Indeed, I don’t believe we can worship properly if we do not take art seriously, simply because it is impossible to worship the invisible God without art, any more than we can make statements without grammar. Certainly believers will differ in their awareness of significance in art. However, the better the understanding of art in the believer, the higher the chances are of fostering ordinate responses in worship.

Therefore, conservative Christians will give some time in their lives to the pursuit of understanding some of these things. We cannot avoid the task. We are commanded to sing psalms and hymns and spiritual songs, so we will have to decide what we believe music communicates. We usually sing some form of poetry, so we will have to decide what constitutes worthy or unworthy poetry. We have to assemble, so we will have to give some thought to architecture. In our private lives, we have to make decisions as to what we will read, what we will watch, what we will listen to.

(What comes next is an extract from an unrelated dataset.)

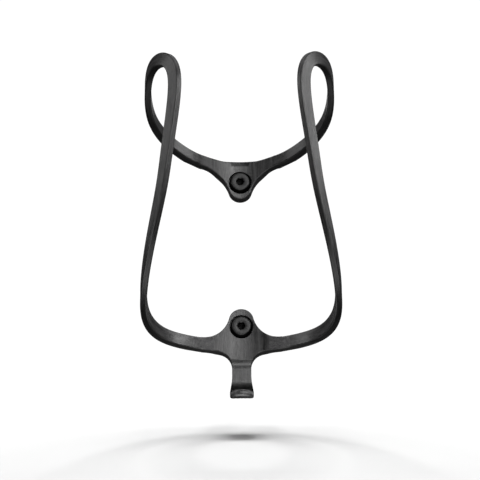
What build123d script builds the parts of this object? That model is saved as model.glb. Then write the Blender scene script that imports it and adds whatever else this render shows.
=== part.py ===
from build123d import *
from math import asin, atan2, cos, degrees, radians, sin, tan
import os

# Water bottle cage: two bolt brackets joined by a continuous carbon band on each side.
# Millimetres. The origin is midway between the two bolts on the frame tube's surface.
# +Z runs up along the bottle, +Y points into the frame, and the bottle stands in front, at -Y.

# The bottle and the frame
bolt_spacing = 64.0
seat_radius = 37.0
seat_taper = 0.0094         # radius lost per millimetre of height above the lower bolt
bottle_standoff = 1.8       # from a bracket's face to the bottle, room for the bolt heads
standoff_angle = 45.0       # the arms reach the bottle this far round from the back

# The carbon band of each side
rail_thickness = 2.7
thin_angle = 95.0           # the arms have thinned to rail_thickness this far round
rail_width = 5.3
loop_width = 5.7
upper_arm_width = 4.7
edge_radius = 0.6
stem_edge_radius = 0.3

# The brackets
plate_thickness = 5.4
plate_flat = 8.0            # half the width of the flat back that lies on the frame
plate_cut = 16.8            # half the plates' width; the arms' sections are the band's from here
plate_inset = 0.02          # the plates lie this much inside the arm roots' faces
lower_tip_radius = 5.2
lower_tip_rise = 2.5        # from the bolt up to the centre of the boss's round end
upper_tip_radius = 5.1
upper_tip_drop = 2.3
upper_top_rise = 9.7        # from the bolt up to the bracket's flat top edge
upper_top_blend = 14.0

# The stem and the foot hook under the bottle
stem_width = 8.0
stem_sweep = 6.2            # hollow radius between an arm and the stem
stem_thickness = 3.6
stem_thick_drop = 11.5      # below the lower bolt, where the plate starts to thin
stem_thin_drop = 17.5       # and where it has thinned to the stem
foot_drop = 31.5            # from the lower bolt down to the hook's underside
foot_width = 9.8
foot_flare = 9.0            # height over which the stem widens to the foot
foot_reach = 13.4           # from the frame to the front of the lip
foot_thickness = 2.2
foot_bend = 7.0             # inner radius where the stem turns forward
foot_heel = 10.9            # outer radius there
foot_corner = 2.0
lip_height = 3.2            # from the hook's underside to the lip's top
lip_land = 2.0              # width of the lip before its edges are rounded
lip_edge = 1.4
lip_bow = 6.35              # radius of the lip's bowed front, seen from above

# The bolts and their seats
bolt_diameter = 5.0
bolt_length = 16.0
neck_diameter = 4.5         # an assumed plain neck, between the head and the frame's surface
hole_clearance = 0.25       # radial, round the shank
head_base = 9.5
head_face = 7.7
head_height = 3.2
head_rim = 0.7              # height of the straight rim under the head's cone
head_clearance = 0.3        # radial, round the head in its seat
seat_depth = 1.6
socket_size = 3.0           # across flats
socket_depth = 2.3
bolt_point = 0.8            # chamfer at the shank's end

# The bonded scarf joints and the cover plies
scarf_front = 20.0          # half-distance between the scarfs' edges on the bottle side
scarf_back = 17.5           # and on the frame side
ply_thickness = 0.3
overlap_ply_start = 11.5    # an overlap ply reaches from here to the scarf
cover_ply_width = 9.4
cover_ply_height = 2.2
stub_start = 15.5           # an arm's root begins this far from the middle, inside the plate
scarf_room = 4.0            # how far past the scarf an arm's root is drawn before it is cut

lower_bolt = -bolt_spacing / 2
upper_bolt = bolt_spacing / 2
bottle_axis = -(plate_thickness + bottle_standoff + seat_radius)
foot_z = lower_bolt - foot_drop

# The band's route over the bottle, from the lower bracket to the upper one: the angle round
# from the back in degrees, and the height. A smooth cubic curve is drawn towards these points.
route = [
    (0.0, lower_bolt - 7.9),        # middle of the lower bracket
    (30.0, lower_bolt - 8.3),       # lower arm
    (59.5, lower_bolt - 8.1),
    (84.0, lower_bolt - 3.6),       # lower corner
    (98.0, lower_bolt + 3.4),
    (114.5, lower_bolt + 19.6),     # rail
    (127.5, 0.22 * upper_bolt),
    (131.0, upper_bolt - 10.3),
    (141.0, upper_bolt + 20.6),     # head of the loop
    (129.5, upper_bolt + 31.4),
    (103.0, upper_bolt + 31.1),
    (83.0, upper_bolt + 19.2),      # outer strand
    (56.7, upper_bolt + 14.2),      # upper arm
    (29.0, upper_bolt + 8.0),
    (0.0, upper_bolt + 8.0),        # middle of the upper bracket
]
last = len(route) - 1
loop_point = 9                      # the route's point at the top of the loop
upper_arm_point = 12


def ease(x):
    """Goes smoothly from 0 to 1 as x does."""
    x = min(max(x, 0.0), 1.0)
    return x * x * (3 - 2 * x)


def route_point(index):
    """The route's point, mirrored past either end, where the other side's band goes on."""
    if index < 0:
        angle, height = route[-index]
        return -angle, height
    if index > last:
        angle, height = route[2 * last - index]
        return -angle, height
    return route[index]


def route_at(u):
    """Angle in radians and height on the smooth route, for u from 0 to last."""
    i = min(int(u), last - 1)
    f = u - i
    weights = (
        (1 - f) ** 3 / 6,
        (3 * f**3 - 6 * f**2 + 4) / 6,
        (-3 * f**3 + 3 * f**2 + 3 * f + 1) / 6,
        f**3 / 6,
    )
    points = [route_point(i - 1 + k) for k in range(4)]
    angle = sum(w * p[0] for w, p in zip(weights, points))
    height = sum(w * p[1] for w, p in zip(weights, points))
    return radians(angle), height


def thickness_at(angle):
    """The band's thickness: as thick as the plates at the back, thin from thin_angle on."""
    return plate_thickness + (rail_thickness - plate_thickness) * ease(abs(degrees(angle)) / thin_angle)


def inner_radius(angle, height):
    """Distance from the bottle's axis to the band's bottle side."""
    reached = ease(abs(degrees(angle)) / standoff_angle)
    taper = seat_taper * max(height - lower_bolt, 0.0)
    return seat_radius + bottle_standoff * (1 - reached) - taper * reached


def width_at(u):
    """The band's width: rail_width, widest at the loop, and narrow on the upper arm."""
    to_loop = ease((u - (loop_point - 3)) / 3)
    to_arm = ease((u - loop_point) / (upper_arm_point - loop_point))
    return rail_width + (loop_width - rail_width) * to_loop + (upper_arm_width - loop_width) * to_arm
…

Once again, the Bible does not give us a guide to understanding music, poetry, painting, literature or dance. But because the arts are part of creation, communicate meaning, are employed by God in revelation, and are to be employed in worship, we are responsible on some level to seek understanding of them. We are not required to become experts. However, we ought to listen to the experts when they speak. An unsaved musicologist may not be able to tell us if a particular song aids worship, but he will be able to tell us what the musical combination achieves.  A secular professor of poetry may not be able to tell us what a religious poem about the crucufixion should say, but he can show us when rhymes jingle, when rhythms are humourous, or when the wording is sentimental or juvenile.

Because they want to worship God in truth, conservative Christians seek to understand the meaning of the art forms they employ in worship.